§ WHAT TO DO
Repeat every line below exactly as it reads.

§ DATASET EXTRACT
# # # #
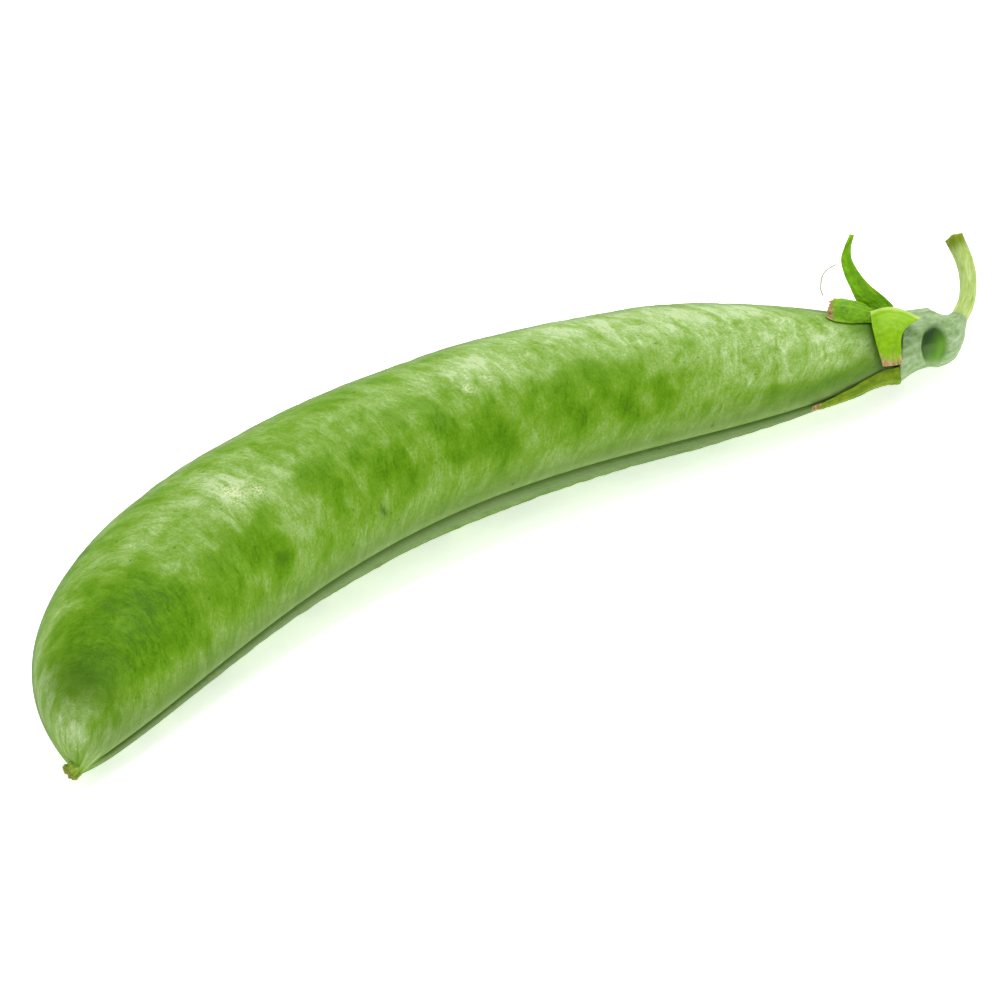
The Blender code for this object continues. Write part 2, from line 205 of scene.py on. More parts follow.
# ---- The sepals: rows of points across each blade, from its base on the cup to its tip. Places along a
# blade run from 0 at its base to 1 at its tip, so one that would dry past 1.2 stays green.
SEPAL_GRIDS = {
    "sepal_upright": [
        [(81.5, 1.75, 2.35), (80.6, 2.35, 1.95), (79.55, 2.95, 1.6)],
        [(81.25, 2.67, 2.76), (80.4, 3.05, 2.25), (79.4, 3.5, 1.95)],
        [(80.67, 3.92, 3.44), (79.95, 4.1, 2.95), (79.2, 4.2, 2.8)],
        [(80.46, 5.22, 4.0), (79.95, 5.45, 3.7), (79.35, 5.55, 3.68)],
        [(80.51, 6.36, 4.58), (80.17, 6.67, 4.42), (79.71, 6.81, 4.5)],
        [(81.02, 7.21, 5.02), (80.84, 7.43, 4.97), (80.6, 7.55, 5.06)],
        [(81.78, 7.8, 5.6), (81.62, 7.9, 5.6), (81.48, 8.02, 5.68)],
    ],
    "sepal_back": [
        [(80.1, 1.9, 1.9), (79.9, 1.4, 2.3), (79.6, 0.7, 2.4)],
        [(79.4, 3.2, 2.7), (78.9, 2.3, 2.75), (78.5, 1.4, 2.5)],
        [(78.6, 4.3, 2.7), (78.0, 3.2, 3.0), (77.3, 2.0, 2.6)],
        [(78.0, 4.9, 2.8), (77.2, 3.8, 3.1), (76.4, 2.6, 2.65)],
        [(77.4, 5.3, 2.6), (76.6, 4.4, 2.9), (75.8, 3.4, 2.5)],
    ],
    "sepal_front": [
        [(82.0, -1.2, 3.15), (80.55, -1.3, 3.15), (79.55, -1.75, 2.7), (78.8, -2.95, 1.25)],
        [(80.85, 1.1, 3.2), (79.7, -0.05, 3.3), (78.85, -1.35, 2.75), (78.35, -2.8, 1.15)],
        [(79.1, 1.9, 3.1), (78.1, 0.3, 3.2), (77.55, -1.05, 2.6), (77.3, -2.35, 1.25)],
    ],
    "sepal_belly": [
        [(78.5, -2.95, 1.0), (78.35, -3.5, 0.0), (78.3, -3.2, -0.7)],
        [(76.9, -2.45, 0.85), (76.8, -2.85, 0.15), (76.7, -2.6, -0.6)],
        [(74.1, -2.35, 0.65), (73.95, -2.65, 0.1), (73.85, -2.45, -0.5)],
        [(71.75, -2.15, 0.4), (71.6, -2.3, 0.1), (71.58, -2.2, -0.2)],
        [(70.3, -2.0, 0.45), (70.25, -2.1, 0.2), (70.3, -2.0, -0.05)],
    ],
    "sepal_under": [
        [(80.2, -0.5, -2.6), (80.3, 0.4, -2.75), (80.4, 1.3, -2.4)],
        [(79.0, 0.0, -2.7), (79.3, 1.0, -2.85), (79.6, 1.9, -2.5)],
        [(77.1, 0.7, -2.95), (77.4, 1.6, -3.05), (77.7, 2.5, -2.8)],
        [(75.4, 1.5, -3.3), (75.6, 2.1, -3.35), (75.8, 2.7, -3.3)],
        [(74.4, 2.1, -3.5), (74.5, 2.35, -3.55), (74.6, 2.6, -3.5)],
    ],
}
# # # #
§ EXERCISE ANSWER
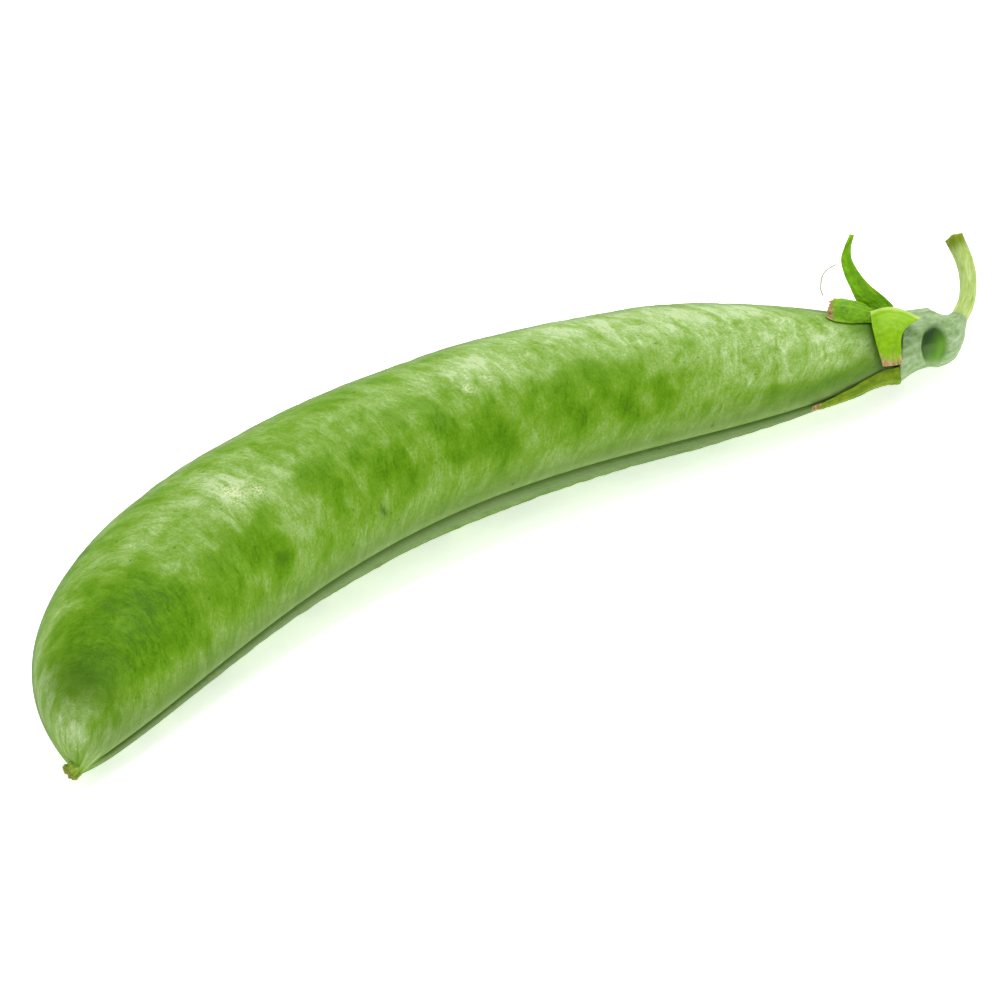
The Blender code for this object continues. Write part 2, from line 205 of scene.py on. More parts follow.
# ---- The sepals: rows of points across each blade, from its base on the cup to its tip. Places along a
# blade run from 0 at its base to 1 at its tip, so one that would dry past 1.2 stays green.
SEPAL_GRIDS = {
    "sepal_upright": [
        [(81.5, 1.75, 2.35), (80.6, 2.35, 1.95), (79.55, 2.95, 1.6)],
        [(81.25, 2.67, 2.76), (80.4, 3.05, 2.25), (79.4, 3.5, 1.95)],
        [(80.67, 3.92, 3.44), (79.95, 4.1, 2.95), (79.2, 4.2, 2.8)],
        [(80.46, 5.22, 4.0), (79.95, 5.45, 3.7), (79.35, 5.55, 3.68)],
        [(80.51, 6.36, 4.58), (80.17, 6.67, 4.42), (79.71, 6.81, 4.5)],
        [(81.02, 7.21, 5.02), (80.84, 7.43, 4.97), (80.6, 7.55, 5.06)],
        [(81.78, 7.8, 5.6), (81.62, 7.9, 5.6), (81.48, 8.02, 5.68)],
    ],
    "sepal_back": [
        [(80.1, 1.9, 1.9), (79.9, 1.4, 2.3), (79.6, 0.7, 2.4)],
        [(79.4, 3.2, 2.7), (78.9, 2.3, 2.75), (78.5, 1.4, 2.5)],
        [(78.6, 4.3, 2.7), (78.0, 3.2, 3.0), (77.3, 2.0, 2.6)],
        [(78.0, 4.9, 2.8), (77.2, 3.8, 3.1), (76.4, 2.6, 2.65)],
        [(77.4, 5.3, 2.6), (76.6, 4.4, 2.9), (75.8, 3.4, 2.5)],
    ],
    "sepal_front": [
        [(82.0, -1.2, 3.15), (80.55, -1.3, 3.15), (79.55, -1.75, 2.7), (78.8, -2.95, 1.25)],
        [(80.85, 1.1, 3.2), (79.7, -0.05, 3.3), (78.85, -1.35, 2.75), (78.35, -2.8, 1.15)],
        [(79.1, 1.9, 3.1), (78.1, 0.3, 3.2), (77.55, -1.05, 2.6), (77.3, -2.35, 1.25)],
    ],
    "sepal_belly": [
        [(78.5, -2.95, 1.0), (78.35, -3.5, 0.0), (78.3, -3.2, -0.7)],
        [(76.9, -2.45, 0.85), (76.8, -2.85, 0.15), (76.7, -2.6, -0.6)],
        [(74.1, -2.35, 0.65), (73.95, -2.65, 0.1), (73.85, -2.45, -0.5)],
        [(71.75, -2.15, 0.4), (71.6, -2.3, 0.1), (71.58, -2.2, -0.2)],
        [(70.3, -2.0, 0.45), (70.25, -2.1, 0.2), (70.3, -2.0, -0.05)],
    ],
    "sepal_under": [
        [(80.2, -0.5, -2.6), (80.3, 0.4, -2.75), (80.4, 1.3, -2.4)],
        [(79.0, 0.0, -2.7), (79.3, 1.0, -2.85), (79.6, 1.9, -2.5)],
        [(77.1, 0.7, -2.95), (77.4, 1.6, -3.05), (77.7, 2.5, -2.8)],
        [(75.4, 1.5, -3.3), (75.6, 2.1, -3.35), (75.8, 2.7, -3.3)],
        [(74.4, 2.1, -3.5), (74.5, 2.35, -3.55), (74.6, 2.6, -3.5)],
    ],
}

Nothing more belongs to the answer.